According to Zhu, in addition to the region composed of developed countries such as the U.S., Britain and Germany, and the region of countries whose economies largely depend on energy exports such as Russia, Saudi Arabia and Kuwait, the most prominent changes have occurred in a third region based around the supply chain of Asia, which has drawn increasing participation from Latin American countries south of the Panama Canal.

These new "regions" have evolved from previous clusters of countries based around historical regional centers that were the gatekeepers of world trade in a bygone era, Zhu said. Nowadays, when taking a look at the transformed trading map, China is overtaking Japan in its increasingly significant role in Asia, while the U.S. continues to exert substantial influence over Europe and Asia.

Economists are more eager than ever to understand each country's exact role in an increasingly globalized world, including which are still regarded as gatekeepers, especially as a global recession lingers on, Zhu said.

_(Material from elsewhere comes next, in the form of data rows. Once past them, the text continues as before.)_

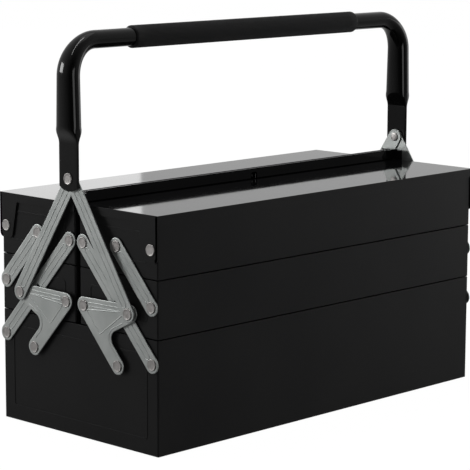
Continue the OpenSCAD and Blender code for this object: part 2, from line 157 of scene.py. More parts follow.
def tint(tree, source, dark, light):
    """Blends two sRGB hex colours by a 0 to 1 value."""
    ramp = add_node(tree, "ShaderNodeValToRGB", {"Fac": source})
    ramp.color_ramp.elements[0].color = linear(dark)
    ramp.color_ramp.elements[1].color = linear(light)
    ramp.color_ramp.elements[0].position = 0.3
    ramp.color_ramp.elements[1].position = 0.7
    return ramp.outputs[0]


# ---- materials ----

def satin_powder_coat():
    """Charcoal polyester powder coat, sprayed dry and baked: even and dark, with a soft sheen and a
    faint orange peel of about 1.5 mm, drawn as coarse as it needs to show."""
    material, tree, shader = new_material("satin_powder_coated_steel")
    set_shader(shader, Specular_IOR_Level=0.16)
    cloud = mottle(tree, 9, detail=3)
    tree.links.new(tint(tree, cloud.outputs[0], "#101011", "#161616"), shader.inputs["Base Color"])
    peel = mottle(tree, 650, detail=2)
    tree.links.new(spread(tree, cloud.outputs[0], 0.34, 0.42), shader.inputs["Roughness"])
    bump = add_node(tree, "ShaderNodeBump", {"Height": peel.outputs[0]}, Strength=0.12, Distance=0.0002)
    tree.links.new(bump.outputs[0], shader.inputs["Normal"])
    return material


def gloss_lid_enamel():
    """The same charcoal coat flowed out smooth on the lids: dark face on, a mirror at a low angle."""
    material, tree, shader = new_material("gloss_powder_coated_lid_steel")
    set_shader(shader, Specular_IOR_Level=0.16)
    cloud = mottle(tree, 14, detail=3)
    tree.links.new(tint(tree, cloud.outputs[0], "#0a0a0b", "#0f0f10"), shader.inputs["Base Color"])
    tree.links.new(spread(tree, cloud.outputs[0], 0.04, 0.08), shader.inputs["Roughness"])
    wave = mottle(tree, 60, detail=1)
    bump = add_node(tree, "ShaderNodeBump", {"Height": wave.outputs[0]}, Strength=0.03, Distance=0.0003)
    tree.links.new(bump.outputs[0], shader.inputs["Normal"])
    return material


def dark_slit():
    """Stand-in for the shade in narrow slits and creases, which no mesh here has: almost black."""
    material, tree, shader = new_material("shaded_coat_in_folded_slit")
    set_shader(shader, Specular_IOR_Level=0.0)
    cloud = mottle(tree, 300, detail=3)
    tree.links.new(tint(tree, cloud.outputs[0], "#010101", "#040404"), shader.inputs["Base Color"])
    tree.links.new(spread(tree, cloud.outputs[0], 0.8, 0.95), shader.inputs["Roughness"])
    return material


def zinc_plate():
    """Cold-rolled strip, blanked and zinc plated: pale grey metal, satin, with a fine rolled grain
    of about 0.4 mm, and a slight clouding left by the passivation."""
    material, tree, shader = new_material("zinc_plated_pressed_steel")
    set_shader(shader, Metallic=1.0)
    cloud = mottle(tree, 45, detail=5)
    grain = mottle(tree, 2500, stretch=(1, 1, 0.12), detail=2)
    tree.links.new(tint(tree, cloud.outputs[0], "#aaaeac", "#bbbebc"), shader.inputs["Base Color"])
    tree.links.new(spread(tree, cloud.outputs[0], 0.42, 0.55), shader.inputs["Roughness"])
    bump = add_node(tree, "ShaderNodeBump", {"Height": grain.outputs[0]}, Strength=0.15,
                    Distance=0.00015)
    tree.links.new(bump.outputs[0], shader.inputs["Normal"])
    return material


def set_rivet_steel():
    """Mild steel rivets, nickel-washed and set by a rotating die: warmer than the zinc, with rings."""
    material, tree, shader = new_material("nickel_washed_rivet_steel")
    set_shader(shader, Metallic=1.0)
    cloud = mottle(tree, 260, detail=4)
    tree.links.new(tint(tree, cloud.outputs[0], "#a3a09e", "#b5b2b0"), shader.inputs["Base Color"])
    tree.links.new(spread(tree, cloud.outputs[0], 0.34, 0.5), shader.inputs["Roughness"])
    bump = add_node(tree, "ShaderNodeBump", {"Height": cloud.outputs[0]}, Strength=0.12, Distance=0.0002)
    tree.links.new(bump.outputs[0], shader.inputs["Normal"])
    return material


def handle_enamel():
    """Bent steel tube dipped in black enamel: deep gloss with long soft highlights."""
    material, tree, shader = new_material("gloss_enamelled_handle_tube")
    set_shader(shader, Specular_IOR_Level=0.32)
    cloud = mottle(tree, 30, detail=3)
    tree.links.new(tint(tree, cloud.outputs[0], "#060606", "#0b0b0b"), shader.inputs["Base Color"])
    tree.links.new(spread(tree, cloud.outputs[0], 0.07, 0.12), shader.inputs["Roughness"])
    wave = mottle(tree, 120, detail=1)
    bump = add_node(tree, "ShaderNodeBump", {"Height": wave.outputs[0]}, Strength=0.06, Distance=0.0003)
    tree.links.new(bump.outputs[0], shader.inputs["Normal"])
    return material


def grip_rubber():
    """Extruded rubber sleeve: matt charcoal, its tone mottled a little at random."""
    material, tree, shader = new_material("extruded_ribbed_rubber")
    set_shader(shader, Specular_IOR_Level=0.2, Sheen_Weight=0.05, Sheen_Roughness=0.5)
    dust = mottle(tree, 220, detail=6)
    tree.links.new(tint(tree, dust.outputs[0], "#0e0e0f", "#151516"), shader.inputs["Base Color"])
    tree.links.new(spread(tree, dust.outputs[0], 0.5, 0.68), shader.inputs["Roughness"])
    bump = add_node(tree, "ShaderNodeBump", {"Height": dust.outputs[0]}, Strength=0.2, Distance=0.0002)
    tree.links.new(bump.outputs[0], shader.inputs["Normal"])
    return material


# ---- surfaces ----

def grid_faces(rows, count, closed=True, wrap_rows=False):
    """Quads between neighbouring rows of a grid, each row of count points joined end to end."""
    i, j = np.meshgrid(np.arange(rows if wrap_rows else rows - 1),
                       np.arange(count if closed else count - 1), indexing="ij")
    i2, j2 = (i + 1) % rows, (j + 1) % count
    return np.stack([i * count + j, i * count + j2, i2 * count + j2, i2 * count + j], -1).reshape(-1, 4)


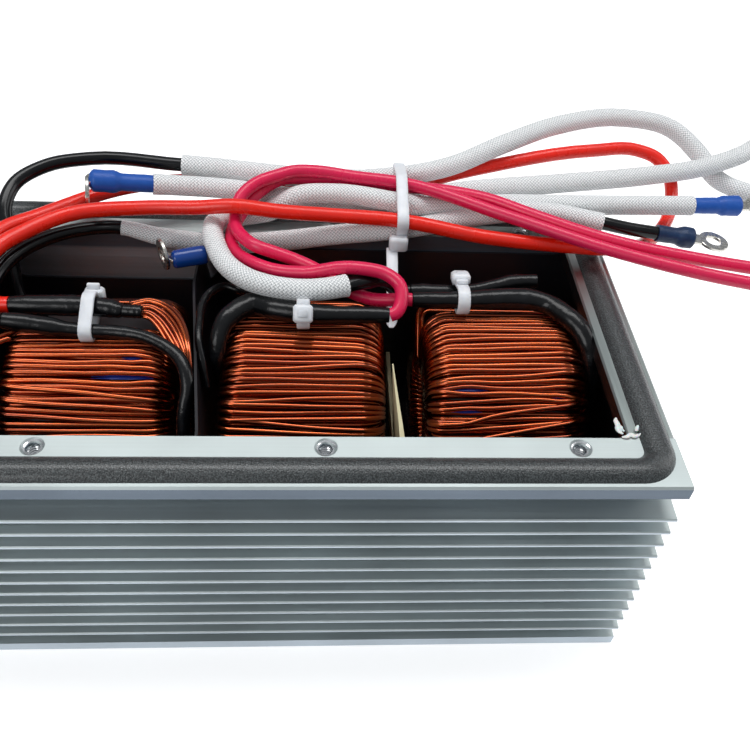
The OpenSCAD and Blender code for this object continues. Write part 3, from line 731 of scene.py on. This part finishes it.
def winding(number, centre_x, seed):
    """The whole winding: an under layer, and an outer layer that leans, waves and now and then crosses."""
    r = random.Random(seed)
    step = 2 * math.pi / TURNS
    drift, depth = wobble(seed * 10), wobble(seed * 10 + 1)
    line, under = [], []
    for i in range(*SPAN[number]):
        own, lean = wobble(seed * 1000 + i, 2), r.gauss(0, LEAN_SPREAD)
        proud = r.choice((0, 0, 0, 0.25, 0.4)) + r.uniform(-0.4, 0.05) - 0.2 * abs(depth(i * 0.8))
        if i in RIDERS[number]:
            lean, proud = RIDERS[number][i]
        high = min(1.0, max(0.0, (i - TOP_FROM) / TOP_OVER))  # 0 at the front of the winding, 1 at its top
        slant = lean + LEAN[number] * high * (1.3 - high)
        bends = (BENDS[0], BENDS[1] + TOP_BEND[number] * high**2)
        outer = COIL_R - WIRE_R - 0.2 + min(proud, 0.2)
        inner = COIL_BORE_R + WIRE_R + TWO_DEEP * (i % 2)
        shape = turn_shape(outer, COIL_HALF - WIRE_R, inner, bends)
        for k, (x, out) in enumerate(shape):
            wild = max(0.0, min(1.0, (out - WILD_FROM) / WILD_OVER))
            sway = slant * x / COIL_HALF + OWN_WAVE * own(x * 0.09) + SHARED_WAVE * drift(x * 0.035 + i * 0.22)
            sway += pushed_aside(number, i, x)
            rise = out + OWN_RISE * wild * own(x * 0.13 + 3)
            if proud > RIDER_FROM:
                rise += (proud - 0.2) * wild * max(0.0, 1 - (x / RIDER_HALF) ** 2)
            line.append(on_coil(centre_x, x, rise, (i + k / len(shape) + wild * sway) * step))
        sway = r.gauss(0, LEAN_SPREAD)
        low_bends = [b - WIRE_R for b in bends]
        low_shape = turn_shape(UNDER_R - r.uniform(0, 0.25), UNDER_HALF, UNDER_BORE_R, low_bends)
        for x, out in low_shape[4:-3]:  # without its part in the bore, which never shows
            under.append(on_coil(centre_x, x, out, (i + 0.5 + sway * x / COIL_HALF) * step))
    wire = sweep_mesh(np.array(line) * MM, circle(WIRE_R * MM, 8))
    under_wire = sweep_mesh(np.array(under) * MM, circle((WIRE_R + 0.08) * MM, 5), start=3.0)
    made = piece(f"wound_wire_{number}", [wire, under_wire], copper, 180)
    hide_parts(f"winding_{number}")
    return made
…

"The structural changes inside the world economy [are still waiting] to be recognized," said Zhu. "We would have never expected Greece, the country, with a GDP less than two percent in the Eurozone and accounting for no more than 0.4 percent in the world, to afflict the global economy with such broad impact [under its sovereign debt crisis]. It profoundly substantiates the meaning of globalization."

Another factor derived from the global economic transformation, Zhu said, is the change of economic growth centers, which are shifting from developed countries with a combined population of one billion residents to emerging economies whose populations total over six billion. These changes will continue in the next five years, as countries like China and India and the rest of the developing world are forecasted to contribute two-thirds of the world's economic growth, he said.

In terms of productivity and consumption, these developing economies are not only more vigorous than their developed counterparts, but are now the major force of demand in the world market, Zhu said.

In addition, most developing countries boast low deficits and debt ratios and the ability to modify their economies with fiscal policy — Vietnam, for example, has consecutively lowered its interest rates by eight percent, whereas in a country like Japan, it is implausible to lower interest rates further, Zhu noted.

The future of six billion people residing in developing countries rests on these countries' efforts to remodel their economies to increase productivity and innovation, consume fewer resources, and develop a comprehensive welfare system and prudent financial controls, Zhu said.

The key element for success for developing countries such as China, Zhu said, is to distribute the fruits yielded from development to all of their peoples. However, this does not mean government redistribution of wealth. "[The market] should [allow] citizens to earn the portion they deserve. That is the reason I highlight the development of the service industry," he said.

If emerging markets can not follow the abovementioned routes, their current state of development will grind to a halt over time, he said.

"The challenge is really huge, as there's no pattern to follow ― because six billion people are surely not suited to [develop] the way that the one billion people used to live…but hope remains."

Another tendency Zhu mentioned is the "deleveraging phenomenon" in the current world economy. The current financial crisis has already lasted 15 months but recuperative signs remain weak. Suffocated by constant escalating debts, whether they are state debts, individual debts or company debts, the world faces a "deleveraging era" which will be marked by negative growth in many countries that suffered during the recession.

"The process [will be] rather long and painful," Zhu said.

The world has experienced dramatic changes since the collapse of the Bretton Woods System in 1977 when the U.S. dollar scrapped its peg to the gold standard. But a new financial system, under which the demand for foreign currency exchanges is diversified, has not yet been established, Zhu said.

To speculate what the future will bring will be amusing, to say the least, Zhu told students. "You're standing at the frontier of a transformational era," he said.